Le regole avrebbero dovuto essere create prima degli incentivi. E’ per questo che uso il condizionale: ormai allo stato attuale vi è una mole oceanica di procedimenti in corso, che si aggiunge all’eolico in esercizio (6000 MW al 2010) e soprattutto a quello ancora invisibile ma ipotecato per effetto di pareri o addirittura autorizzazioni finali già emesse con ulteriori 6-7000 MW ma occultati alla pubblica opinione per continuare ad avere mano libera sul territorio. E senza contare il fotovoltaico, le cui previsioni lievitate da 8000 a 23.000 MW rendono TUTTO l’eolico previsto del tutto superfluo ai fini degli obiettivi comunitari al 2020 nel comparto elettrico! In questo stato, qualunque ipotesi di contenimento attraverso l’introduzione di regole urbanistiche o territoriali (di competenza regionale o concorrente stato-regione) sarebbe del tutto tardiva e inutile non potendo avere carattere retroattivo rispetto ai diritti acquisiti che la lobby punta a rivendicare anche e soprattutto economicamente dallo Stato. Per di più tutto questo sta scandalosamente saturando i limiti di potenza di impianti da fonte rinnovabile inseribili nel sistema elettrico italiano a vantaggio dei grossi speculatori e del PIL tedesco (pale eoliche) o cinese (pannelli) proprio a scapito dei piccoli impianti su cui potrebbero “speculare” positivamente famiglie e agricoltori quale preziosa integrazione al reddito.

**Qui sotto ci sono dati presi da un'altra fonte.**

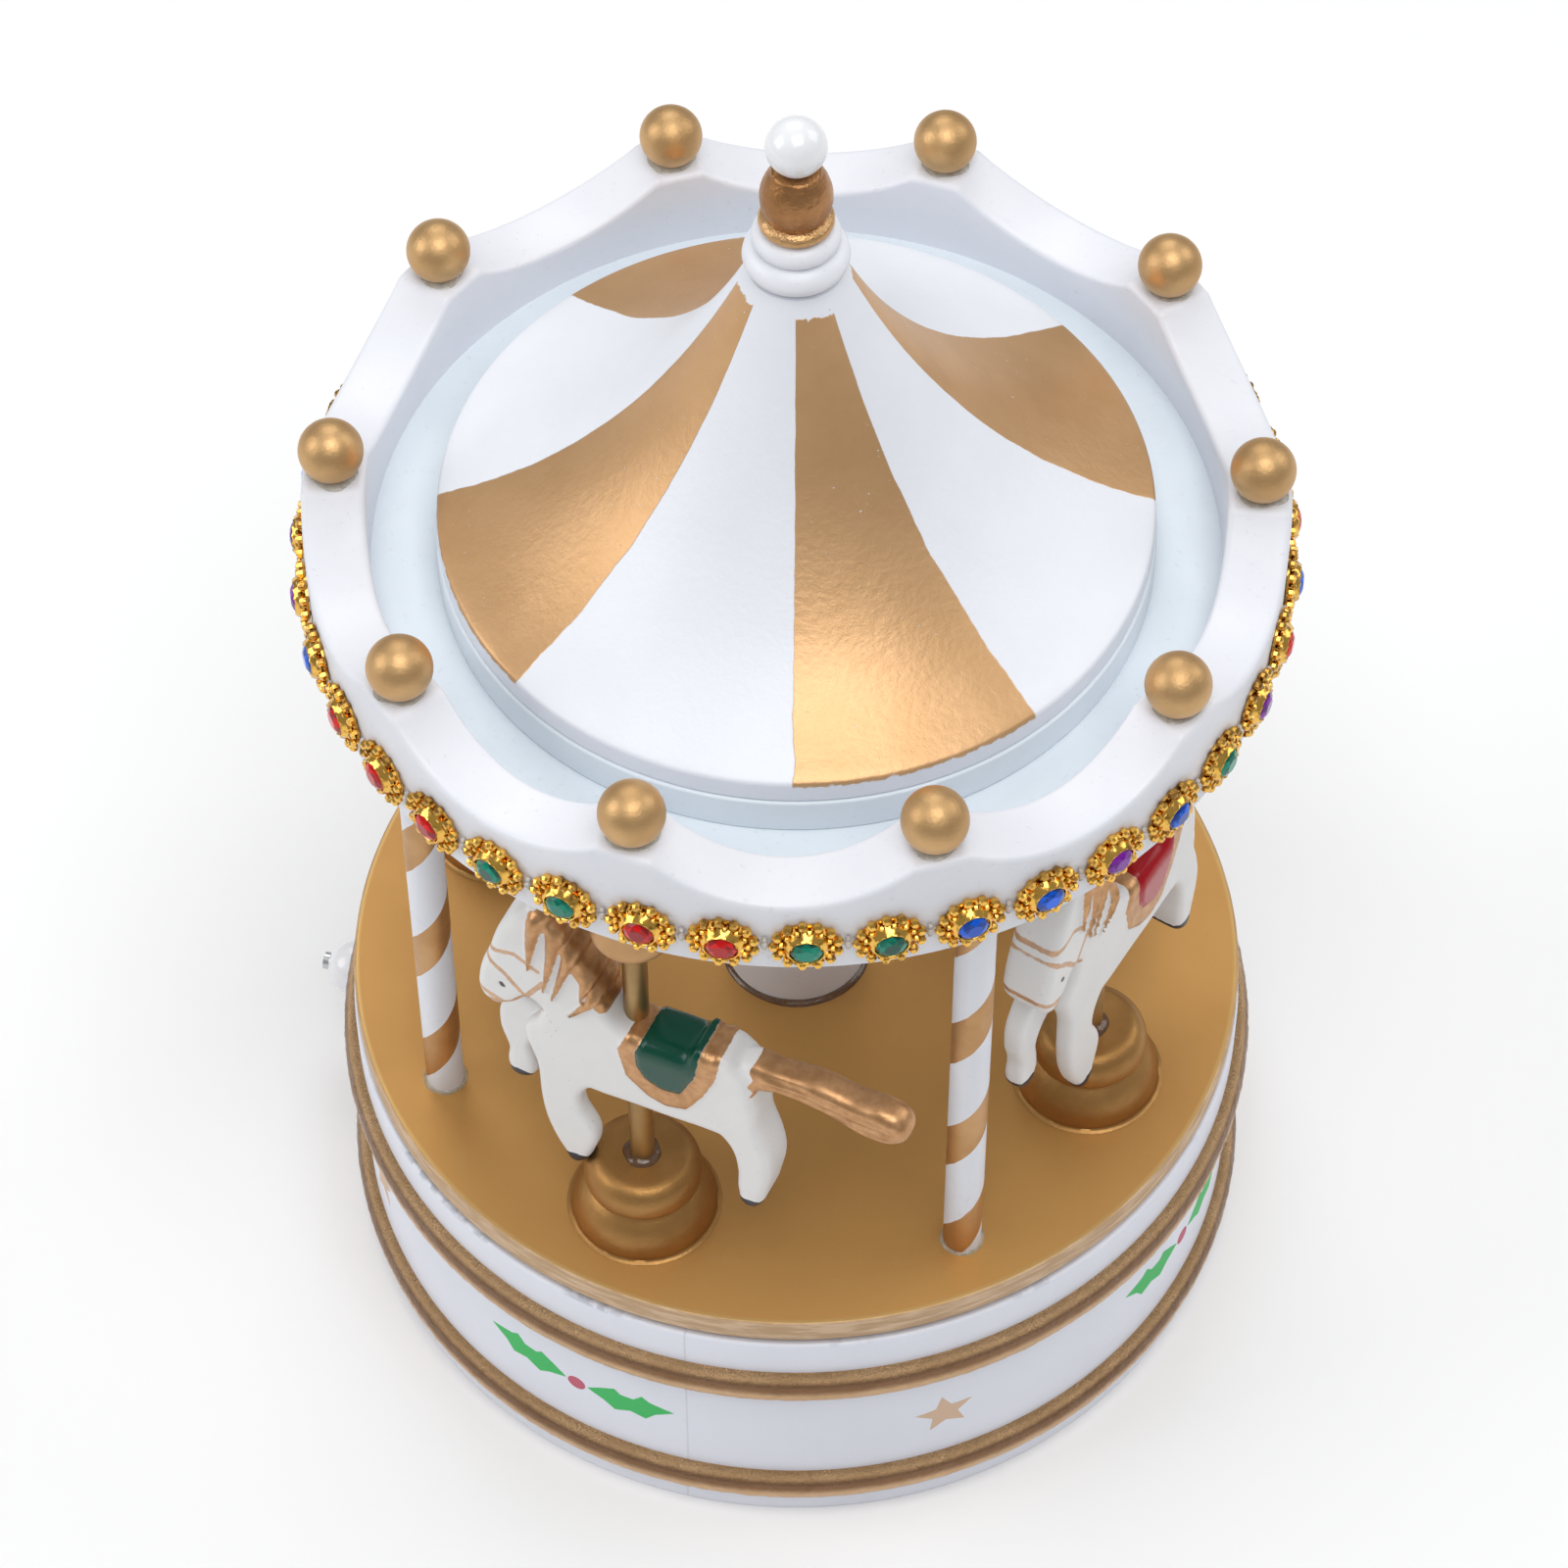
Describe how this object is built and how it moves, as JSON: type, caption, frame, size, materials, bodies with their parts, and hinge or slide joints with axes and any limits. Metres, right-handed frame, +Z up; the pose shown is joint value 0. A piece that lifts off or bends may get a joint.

I margini di poter dire “qui SI e qui NO” (quindi programmazione e pianificazione) a questo punto non ci sono più, sarebbero un mero esercizio di fantasia. E nemmeno si può sperare nelle “buone pratiche” volontarie di qualsivoglia società eolica che, auto assoggettandosi a più seri approcci progettuali e di concertazione sociale, sarebbe immediatamente fuori mercato, sovrastata immediatamente da altre dieci società che ben agirebbero nella deregolamentazione concessa al settore. A questo povero Mezzogiorno è stata sottratta qualunque possibilità di un dibattito preventivo e di coinvolgimento sociale attraverso 10 anni di omertà mediatica sull’argomento. Non si sta dicendo “no” all’eolico ma semmai “basta”.